- TASK DESCRIPTION
Pull out all lines from the listing below in which the word "joints" appears.

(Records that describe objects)
——
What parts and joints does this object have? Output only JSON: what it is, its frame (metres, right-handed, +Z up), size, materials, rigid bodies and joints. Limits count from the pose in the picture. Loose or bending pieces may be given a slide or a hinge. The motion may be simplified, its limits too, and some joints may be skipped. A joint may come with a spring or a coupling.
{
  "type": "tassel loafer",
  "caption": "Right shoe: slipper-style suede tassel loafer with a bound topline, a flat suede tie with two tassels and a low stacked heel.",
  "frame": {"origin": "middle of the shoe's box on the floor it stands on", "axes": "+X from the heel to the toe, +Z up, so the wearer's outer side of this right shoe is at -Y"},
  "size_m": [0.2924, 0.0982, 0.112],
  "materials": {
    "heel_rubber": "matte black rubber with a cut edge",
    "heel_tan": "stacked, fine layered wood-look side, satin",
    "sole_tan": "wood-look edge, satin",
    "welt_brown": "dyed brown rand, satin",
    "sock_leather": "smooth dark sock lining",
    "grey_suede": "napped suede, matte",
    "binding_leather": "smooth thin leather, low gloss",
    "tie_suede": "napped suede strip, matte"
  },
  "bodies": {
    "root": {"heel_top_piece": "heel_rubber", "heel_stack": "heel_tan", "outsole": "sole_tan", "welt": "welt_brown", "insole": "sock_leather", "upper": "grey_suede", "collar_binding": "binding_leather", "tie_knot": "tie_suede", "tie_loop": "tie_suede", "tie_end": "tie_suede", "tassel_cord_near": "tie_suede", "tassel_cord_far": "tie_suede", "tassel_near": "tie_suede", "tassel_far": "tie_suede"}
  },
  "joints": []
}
——
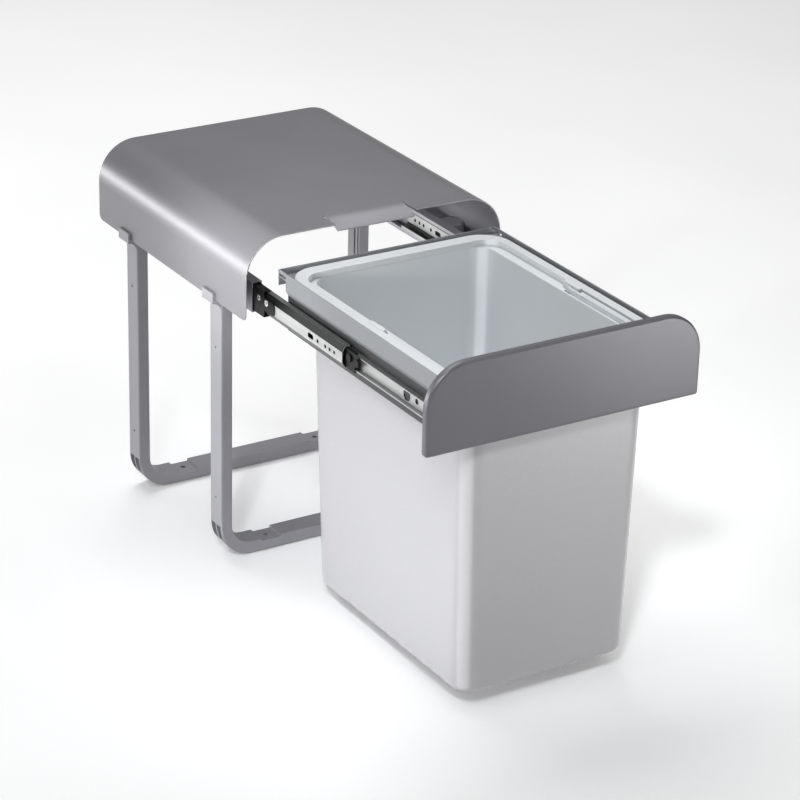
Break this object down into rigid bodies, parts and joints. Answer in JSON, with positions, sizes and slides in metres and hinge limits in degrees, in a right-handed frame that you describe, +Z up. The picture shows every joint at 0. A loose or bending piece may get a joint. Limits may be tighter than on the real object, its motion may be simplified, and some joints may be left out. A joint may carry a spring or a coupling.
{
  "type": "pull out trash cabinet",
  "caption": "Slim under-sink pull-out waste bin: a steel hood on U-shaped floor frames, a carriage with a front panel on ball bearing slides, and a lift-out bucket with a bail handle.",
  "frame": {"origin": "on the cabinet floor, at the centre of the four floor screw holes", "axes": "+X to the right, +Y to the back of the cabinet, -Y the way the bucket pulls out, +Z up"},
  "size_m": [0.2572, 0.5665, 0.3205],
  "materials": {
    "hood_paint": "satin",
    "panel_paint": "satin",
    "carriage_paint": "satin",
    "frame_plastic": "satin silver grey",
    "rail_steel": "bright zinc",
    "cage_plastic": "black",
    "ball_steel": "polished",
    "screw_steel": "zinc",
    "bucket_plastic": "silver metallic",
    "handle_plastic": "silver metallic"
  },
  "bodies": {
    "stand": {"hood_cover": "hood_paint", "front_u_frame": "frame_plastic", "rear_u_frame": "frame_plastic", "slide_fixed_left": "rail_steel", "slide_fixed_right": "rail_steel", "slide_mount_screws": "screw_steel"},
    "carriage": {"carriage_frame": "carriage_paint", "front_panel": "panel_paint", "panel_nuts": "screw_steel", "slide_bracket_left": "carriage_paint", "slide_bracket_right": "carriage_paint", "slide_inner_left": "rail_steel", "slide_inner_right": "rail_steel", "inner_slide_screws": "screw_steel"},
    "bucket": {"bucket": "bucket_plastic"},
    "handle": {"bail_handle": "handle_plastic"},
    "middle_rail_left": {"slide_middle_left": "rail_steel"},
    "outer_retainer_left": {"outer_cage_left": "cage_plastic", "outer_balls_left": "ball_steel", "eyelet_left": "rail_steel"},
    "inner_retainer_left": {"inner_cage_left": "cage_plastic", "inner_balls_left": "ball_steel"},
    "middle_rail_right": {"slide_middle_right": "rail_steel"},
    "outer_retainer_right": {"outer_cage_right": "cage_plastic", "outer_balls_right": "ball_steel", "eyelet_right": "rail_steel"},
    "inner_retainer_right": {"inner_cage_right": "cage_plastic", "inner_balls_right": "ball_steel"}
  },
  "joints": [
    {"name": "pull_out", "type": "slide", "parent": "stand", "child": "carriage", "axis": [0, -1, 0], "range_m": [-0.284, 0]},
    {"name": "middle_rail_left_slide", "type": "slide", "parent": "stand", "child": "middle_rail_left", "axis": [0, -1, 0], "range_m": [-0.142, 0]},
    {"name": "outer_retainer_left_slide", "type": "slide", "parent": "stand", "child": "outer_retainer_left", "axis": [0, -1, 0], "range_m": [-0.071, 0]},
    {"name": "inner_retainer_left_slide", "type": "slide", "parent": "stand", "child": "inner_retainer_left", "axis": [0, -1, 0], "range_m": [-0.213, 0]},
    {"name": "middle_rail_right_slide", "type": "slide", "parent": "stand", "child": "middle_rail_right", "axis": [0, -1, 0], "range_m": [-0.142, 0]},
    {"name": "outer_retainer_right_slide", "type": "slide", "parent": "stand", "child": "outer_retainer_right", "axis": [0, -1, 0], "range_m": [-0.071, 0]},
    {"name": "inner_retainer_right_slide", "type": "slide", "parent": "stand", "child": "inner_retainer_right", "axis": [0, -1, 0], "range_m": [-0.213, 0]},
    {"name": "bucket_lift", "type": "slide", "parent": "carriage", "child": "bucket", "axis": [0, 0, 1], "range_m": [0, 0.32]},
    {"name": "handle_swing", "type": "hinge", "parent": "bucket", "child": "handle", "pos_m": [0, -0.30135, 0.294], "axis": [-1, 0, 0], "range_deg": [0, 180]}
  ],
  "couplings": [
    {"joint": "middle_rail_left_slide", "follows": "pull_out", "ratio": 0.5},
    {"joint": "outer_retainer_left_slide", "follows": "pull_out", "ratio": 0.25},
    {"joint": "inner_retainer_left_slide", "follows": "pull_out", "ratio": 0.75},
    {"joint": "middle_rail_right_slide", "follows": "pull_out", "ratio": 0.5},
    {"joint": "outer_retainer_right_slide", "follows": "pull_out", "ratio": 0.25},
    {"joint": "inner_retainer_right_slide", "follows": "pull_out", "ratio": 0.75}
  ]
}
——
- ANSWER TO THE TASK
What parts and joints does this object have? Output only JSON: what it is, its frame (metres, right-handed, +Z up), size, materials, rigid bodies and joints. Limits count from the pose in the picture. Loose or bending pieces may be given a slide or a hinge. The motion may be simplified, its limits too, and some joints may be skipped. A joint may come with a spring or a coupling.
  "joints": []
Break this object down into rigid bodies, parts and joints. Answer in JSON, with positions, sizes and slides in metres and hinge limits in degrees, in a right-handed frame that you describe, +Z up. The picture shows every joint at 0. A loose or bending piece may get a joint. Limits may be tighter than on the real object, its motion may be simplified, and some joints may be left out. A joint may carry a spring or a coupling.
  "joints": [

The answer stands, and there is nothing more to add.